Below is a listing; copy all of it exactly.
— Start Data segment —
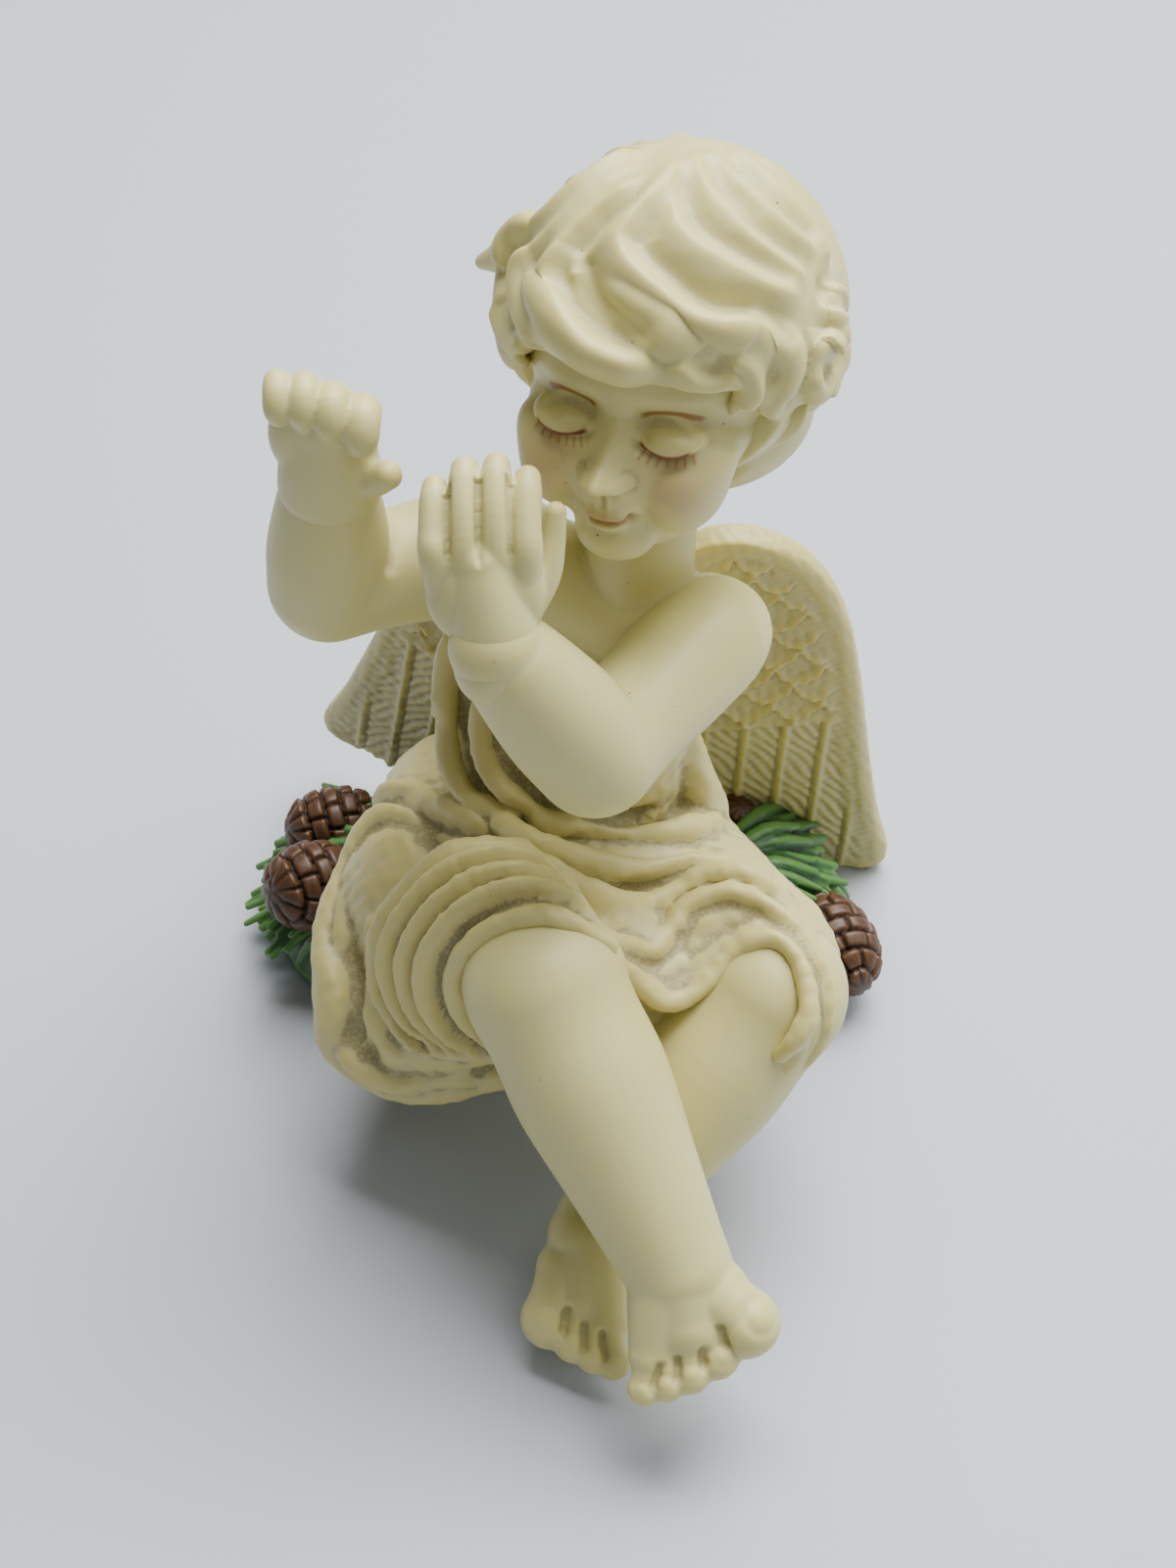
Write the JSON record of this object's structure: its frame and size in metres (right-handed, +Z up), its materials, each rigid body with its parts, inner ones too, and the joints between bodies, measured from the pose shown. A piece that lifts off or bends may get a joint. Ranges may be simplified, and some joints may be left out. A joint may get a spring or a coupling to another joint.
{
  "type": "resin angel figurine",
  "caption": "Small seated winged cherub in cast resin on a low mound of pine boughs and cones, hands raised to one side of a bent head.",
  "frame": {"origin": "middle of the flat underside, on the surface the figurine stands on", "axes": "+Z up, the figure faces -Y, its left side is at +X"},
  "size_m": [0.0639, 0.0828, 0.0929],
  "materials": {
    "ivory_resin": "waxy satin cast resin, ivory, with painted face details",
    "robe_resin": "rougher cast resin, ivory, dusty in the folds",
    "wing_resin": "cast resin, ivory, yellower on the raised edges",
    "mound_green": "matt green paint on cast resin",
    "needle_green": "green paint, dry-brushed paler on the tips",
    "cone_brown": "brown paint, darker between the scales",
    "felt": "green felt",
    "pin_steel": "plain round steel pin"
  },
  "bodies": {
    "root": {"torso": "ivory_resin", "head": "ivory_resin", "hair": "ivory_resin", "left_arm": "ivory_resin", "right_arm": "ivory_resin", "left_hand": "ivory_resin", "right_hand": "ivory_resin", "left_leg": "ivory_resin", "right_leg": "ivory_resin", "robe_bodice": "robe_resin", "robe_skirt": "robe_resin", "left_wing": "wing_resin", "right_wing": "wing_resin", "pine_mound": "mound_green", "bough_left": "needle_green", "bough_right": "needle_green", "bough_back": "needle_green", "cone_left_upper": "cone_brown", "cone_left_lower": "cone_brown", "cone_right_outer": "cone_brown", "cone_right_inner": "cone_brown", "felt_pad": "felt", "neck_pin": "pin_steel", "arm_pins": "pin_steel", "leg_pins": "pin_steel", "wing_pins": "pin_steel"}
  },
  "joints": []
}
— End Data segment —
Correct answer:
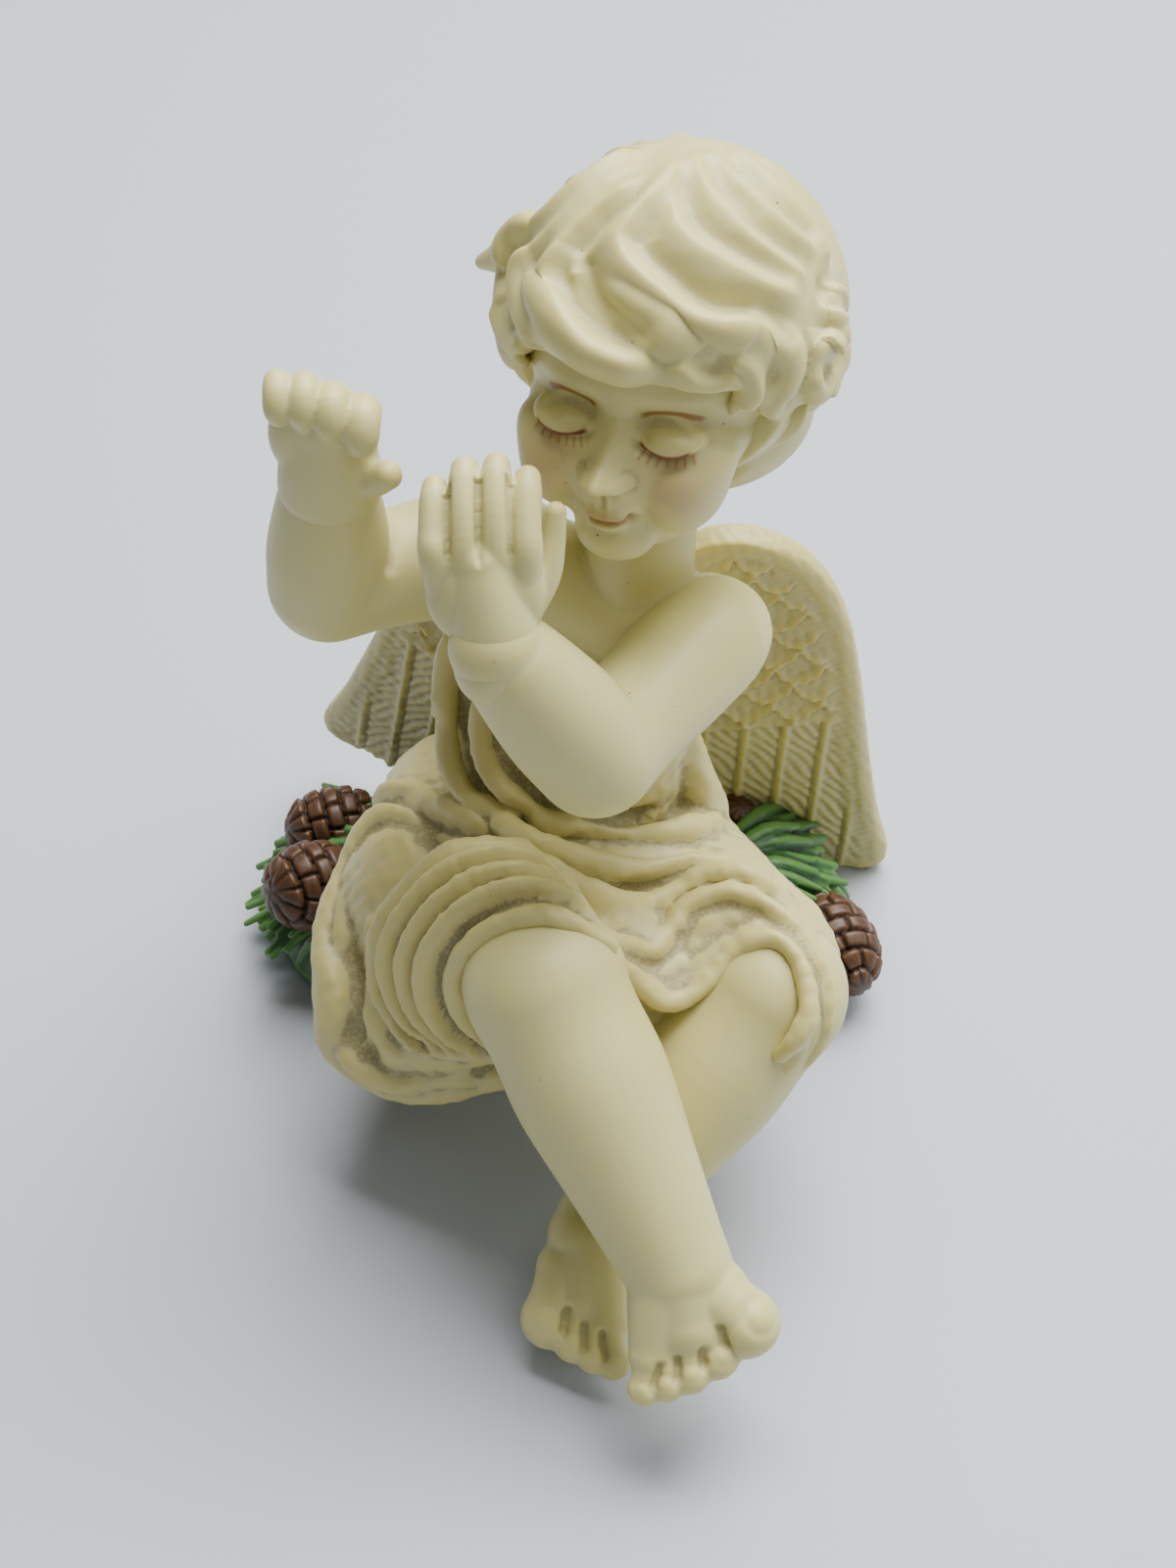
Write the JSON record of this object's structure: its frame and size in metres (right-handed, +Z up), its materials, each rigid body with its parts, inner ones too, and the joints between bodies, measured from the pose shown. A piece that lifts off or bends may get a joint. Ranges may be simplified, and some joints may be left out. A joint may get a spring or a coupling to another joint.
{
  "type": "resin angel figurine",
  "caption": "Small seated winged cherub in cast resin on a low mound of pine boughs and cones, hands raised to one side of a bent head.",
  "frame": {"origin": "middle of the flat underside, on the surface the figurine stands on", "axes": "+Z up, the figure faces -Y, its left side is at +X"},
  "size_m": [0.0639, 0.0828, 0.0929],
  "materials": {
    "ivory_resin": "waxy satin cast resin, ivory, with painted face details",
    "robe_resin": "rougher cast resin, ivory, dusty in the folds",
    "wing_resin": "cast resin, ivory, yellower on the raised edges",
    "mound_green": "matt green paint on cast resin",
    "needle_green": "green paint, dry-brushed paler on the tips",
    "cone_brown": "brown paint, darker between the scales",
    "felt": "green felt",
    "pin_steel": "plain round steel pin"
  },
  "bodies": {
    "root": {"torso": "ivory_resin", "head": "ivory_resin", "hair": "ivory_resin", "left_arm": "ivory_resin", "right_arm": "ivory_resin", "left_hand": "ivory_resin", "right_hand": "ivory_resin", "left_leg": "ivory_resin", "right_leg": "ivory_resin", "robe_bodice": "robe_resin", "robe_skirt": "robe_resin", "left_wing": "wing_resin", "right_wing": "wing_resin", "pine_mound": "mound_green", "bough_left": "needle_green", "bough_right": "needle_green", "bough_back": "needle_green", "cone_left_upper": "cone_brown", "cone_left_lower": "cone_brown", "cone_right_outer": "cone_brown", "cone_right_inner": "cone_brown", "felt_pad": "felt", "neck_pin": "pin_steel", "arm_pins": "pin_steel", "leg_pins": "pin_steel", "wing_pins": "pin_steel"}
  },
  "joints": []
}